Lines that hold the string "finishes" are to be counted; give only their number.

## Source excerpt
_ _ _ _ _

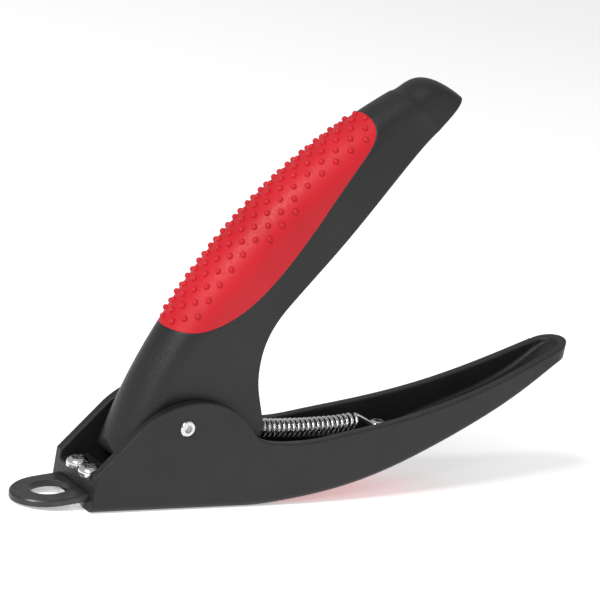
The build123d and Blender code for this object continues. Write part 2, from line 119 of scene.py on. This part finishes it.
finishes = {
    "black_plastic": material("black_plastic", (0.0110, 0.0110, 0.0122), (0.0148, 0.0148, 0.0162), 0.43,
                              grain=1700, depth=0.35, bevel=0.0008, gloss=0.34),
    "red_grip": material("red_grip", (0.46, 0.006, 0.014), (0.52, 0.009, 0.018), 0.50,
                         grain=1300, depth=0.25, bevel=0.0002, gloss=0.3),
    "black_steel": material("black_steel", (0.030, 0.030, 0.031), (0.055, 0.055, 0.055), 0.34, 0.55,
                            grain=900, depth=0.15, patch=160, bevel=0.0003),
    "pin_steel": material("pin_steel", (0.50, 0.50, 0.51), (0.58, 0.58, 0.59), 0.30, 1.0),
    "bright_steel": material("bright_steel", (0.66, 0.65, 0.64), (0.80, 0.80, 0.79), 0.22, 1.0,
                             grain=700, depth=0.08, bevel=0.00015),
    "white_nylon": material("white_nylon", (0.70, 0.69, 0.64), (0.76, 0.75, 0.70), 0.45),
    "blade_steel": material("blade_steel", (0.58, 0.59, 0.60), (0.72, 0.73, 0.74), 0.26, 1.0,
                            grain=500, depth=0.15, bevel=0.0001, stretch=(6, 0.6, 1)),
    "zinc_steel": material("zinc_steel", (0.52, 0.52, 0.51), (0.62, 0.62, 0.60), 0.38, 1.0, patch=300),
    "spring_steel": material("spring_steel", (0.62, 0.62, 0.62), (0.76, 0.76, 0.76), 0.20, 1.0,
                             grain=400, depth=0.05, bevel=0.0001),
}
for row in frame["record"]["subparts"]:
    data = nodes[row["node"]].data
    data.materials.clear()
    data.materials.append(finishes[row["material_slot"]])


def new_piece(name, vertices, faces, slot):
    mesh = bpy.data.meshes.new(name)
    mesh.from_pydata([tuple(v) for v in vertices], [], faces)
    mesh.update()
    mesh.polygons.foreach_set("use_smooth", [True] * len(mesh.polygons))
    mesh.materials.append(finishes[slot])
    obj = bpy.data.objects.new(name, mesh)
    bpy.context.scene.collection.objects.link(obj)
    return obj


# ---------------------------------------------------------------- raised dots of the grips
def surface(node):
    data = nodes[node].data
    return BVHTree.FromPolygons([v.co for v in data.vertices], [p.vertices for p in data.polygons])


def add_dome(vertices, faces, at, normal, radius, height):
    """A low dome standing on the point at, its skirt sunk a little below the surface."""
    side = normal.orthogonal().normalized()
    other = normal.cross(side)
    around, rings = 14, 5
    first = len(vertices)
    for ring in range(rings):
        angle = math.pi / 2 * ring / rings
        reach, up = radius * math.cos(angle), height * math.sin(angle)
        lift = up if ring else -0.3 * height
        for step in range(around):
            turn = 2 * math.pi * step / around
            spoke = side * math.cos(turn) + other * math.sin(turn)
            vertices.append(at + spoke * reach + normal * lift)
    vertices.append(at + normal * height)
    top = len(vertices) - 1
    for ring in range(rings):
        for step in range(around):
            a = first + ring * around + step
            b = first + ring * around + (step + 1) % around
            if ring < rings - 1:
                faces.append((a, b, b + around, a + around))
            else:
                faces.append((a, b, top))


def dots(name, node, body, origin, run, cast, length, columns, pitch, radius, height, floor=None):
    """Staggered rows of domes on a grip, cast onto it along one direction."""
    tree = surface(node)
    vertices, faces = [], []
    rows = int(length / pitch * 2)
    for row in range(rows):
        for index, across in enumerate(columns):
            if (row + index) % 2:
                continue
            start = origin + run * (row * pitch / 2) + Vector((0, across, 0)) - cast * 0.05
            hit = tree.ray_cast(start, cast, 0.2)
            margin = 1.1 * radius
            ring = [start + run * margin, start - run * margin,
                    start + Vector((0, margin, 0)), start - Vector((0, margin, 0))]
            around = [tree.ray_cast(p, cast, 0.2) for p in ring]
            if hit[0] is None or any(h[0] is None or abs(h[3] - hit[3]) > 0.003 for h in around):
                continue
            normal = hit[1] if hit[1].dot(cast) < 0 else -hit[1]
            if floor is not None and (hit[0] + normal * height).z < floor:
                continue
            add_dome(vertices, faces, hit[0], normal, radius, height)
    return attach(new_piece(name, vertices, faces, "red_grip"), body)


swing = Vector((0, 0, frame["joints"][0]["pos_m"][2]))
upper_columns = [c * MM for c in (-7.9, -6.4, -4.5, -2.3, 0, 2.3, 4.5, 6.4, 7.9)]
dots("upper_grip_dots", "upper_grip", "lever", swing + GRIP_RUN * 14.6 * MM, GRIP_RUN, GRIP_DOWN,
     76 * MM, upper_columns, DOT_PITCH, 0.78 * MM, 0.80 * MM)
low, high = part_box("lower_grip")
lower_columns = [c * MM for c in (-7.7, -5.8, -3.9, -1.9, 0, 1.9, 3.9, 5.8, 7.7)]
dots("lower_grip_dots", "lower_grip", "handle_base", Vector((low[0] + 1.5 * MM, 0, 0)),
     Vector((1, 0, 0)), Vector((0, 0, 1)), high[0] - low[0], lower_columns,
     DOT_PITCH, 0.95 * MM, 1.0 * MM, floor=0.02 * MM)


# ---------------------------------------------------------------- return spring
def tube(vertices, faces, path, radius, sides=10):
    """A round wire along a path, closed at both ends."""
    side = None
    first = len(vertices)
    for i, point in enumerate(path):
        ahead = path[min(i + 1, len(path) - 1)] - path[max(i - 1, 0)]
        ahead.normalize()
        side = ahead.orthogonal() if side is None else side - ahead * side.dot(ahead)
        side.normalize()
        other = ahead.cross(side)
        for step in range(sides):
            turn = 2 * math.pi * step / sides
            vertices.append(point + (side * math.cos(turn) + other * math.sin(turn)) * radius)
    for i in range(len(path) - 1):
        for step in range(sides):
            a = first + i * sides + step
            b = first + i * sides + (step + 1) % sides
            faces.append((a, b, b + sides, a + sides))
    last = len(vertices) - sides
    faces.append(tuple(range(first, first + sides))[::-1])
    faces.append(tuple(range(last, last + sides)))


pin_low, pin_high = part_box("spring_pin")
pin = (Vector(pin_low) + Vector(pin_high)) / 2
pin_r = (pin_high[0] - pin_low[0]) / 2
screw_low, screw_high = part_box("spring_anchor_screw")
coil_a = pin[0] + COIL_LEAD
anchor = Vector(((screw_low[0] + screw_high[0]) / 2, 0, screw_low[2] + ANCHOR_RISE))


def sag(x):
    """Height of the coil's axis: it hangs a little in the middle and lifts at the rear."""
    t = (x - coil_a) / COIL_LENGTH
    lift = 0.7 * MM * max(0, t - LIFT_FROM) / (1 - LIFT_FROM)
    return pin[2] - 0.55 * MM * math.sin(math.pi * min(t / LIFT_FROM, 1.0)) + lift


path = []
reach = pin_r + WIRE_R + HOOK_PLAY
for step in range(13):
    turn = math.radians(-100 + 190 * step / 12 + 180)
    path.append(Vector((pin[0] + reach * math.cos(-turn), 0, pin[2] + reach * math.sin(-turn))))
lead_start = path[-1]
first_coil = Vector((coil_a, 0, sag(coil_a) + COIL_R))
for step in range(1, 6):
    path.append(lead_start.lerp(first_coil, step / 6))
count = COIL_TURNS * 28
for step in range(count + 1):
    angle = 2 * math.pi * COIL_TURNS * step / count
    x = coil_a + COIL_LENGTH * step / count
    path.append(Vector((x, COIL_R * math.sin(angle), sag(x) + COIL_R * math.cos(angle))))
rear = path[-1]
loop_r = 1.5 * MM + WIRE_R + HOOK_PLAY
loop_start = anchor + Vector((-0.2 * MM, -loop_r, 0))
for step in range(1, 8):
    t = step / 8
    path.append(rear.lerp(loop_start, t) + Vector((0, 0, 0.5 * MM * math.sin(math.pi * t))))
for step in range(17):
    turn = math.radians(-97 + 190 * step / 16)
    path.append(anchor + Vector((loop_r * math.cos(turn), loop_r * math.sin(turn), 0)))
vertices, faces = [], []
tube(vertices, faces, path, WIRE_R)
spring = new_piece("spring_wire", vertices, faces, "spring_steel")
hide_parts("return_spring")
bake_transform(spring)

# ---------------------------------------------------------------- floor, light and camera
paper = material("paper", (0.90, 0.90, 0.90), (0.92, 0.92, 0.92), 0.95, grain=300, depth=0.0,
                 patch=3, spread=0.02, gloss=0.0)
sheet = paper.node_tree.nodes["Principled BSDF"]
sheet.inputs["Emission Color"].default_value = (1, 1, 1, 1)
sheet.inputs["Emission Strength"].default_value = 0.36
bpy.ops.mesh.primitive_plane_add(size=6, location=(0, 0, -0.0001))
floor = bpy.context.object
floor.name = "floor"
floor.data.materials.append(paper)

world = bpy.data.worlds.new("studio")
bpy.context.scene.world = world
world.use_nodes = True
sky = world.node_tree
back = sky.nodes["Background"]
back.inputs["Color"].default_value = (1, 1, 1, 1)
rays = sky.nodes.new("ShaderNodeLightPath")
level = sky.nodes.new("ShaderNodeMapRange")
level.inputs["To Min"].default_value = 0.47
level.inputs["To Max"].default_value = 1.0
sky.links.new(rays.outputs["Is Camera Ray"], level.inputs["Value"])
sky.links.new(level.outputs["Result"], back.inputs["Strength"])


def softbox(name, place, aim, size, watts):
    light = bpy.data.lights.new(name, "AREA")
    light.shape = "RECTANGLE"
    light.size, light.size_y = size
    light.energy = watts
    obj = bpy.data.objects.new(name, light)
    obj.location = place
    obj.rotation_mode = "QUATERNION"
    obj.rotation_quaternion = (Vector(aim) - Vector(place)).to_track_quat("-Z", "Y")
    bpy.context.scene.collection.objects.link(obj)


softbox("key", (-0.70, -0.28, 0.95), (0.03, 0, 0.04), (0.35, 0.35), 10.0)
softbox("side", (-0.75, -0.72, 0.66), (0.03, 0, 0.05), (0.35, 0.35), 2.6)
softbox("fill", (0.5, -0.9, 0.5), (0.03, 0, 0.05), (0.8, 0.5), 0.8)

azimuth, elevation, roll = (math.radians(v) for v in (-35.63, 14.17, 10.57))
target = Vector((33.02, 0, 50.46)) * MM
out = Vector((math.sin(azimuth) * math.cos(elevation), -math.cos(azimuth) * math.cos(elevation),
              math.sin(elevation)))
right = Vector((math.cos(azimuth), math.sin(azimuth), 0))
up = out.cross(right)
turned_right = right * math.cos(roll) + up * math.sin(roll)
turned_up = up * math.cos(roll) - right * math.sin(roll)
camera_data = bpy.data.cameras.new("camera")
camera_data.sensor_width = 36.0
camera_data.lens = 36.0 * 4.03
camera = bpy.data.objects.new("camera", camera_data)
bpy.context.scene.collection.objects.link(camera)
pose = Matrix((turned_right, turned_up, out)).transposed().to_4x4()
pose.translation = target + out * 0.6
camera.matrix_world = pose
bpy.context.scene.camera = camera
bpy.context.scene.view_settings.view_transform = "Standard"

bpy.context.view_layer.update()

_ _ _ _ _

## Solution
4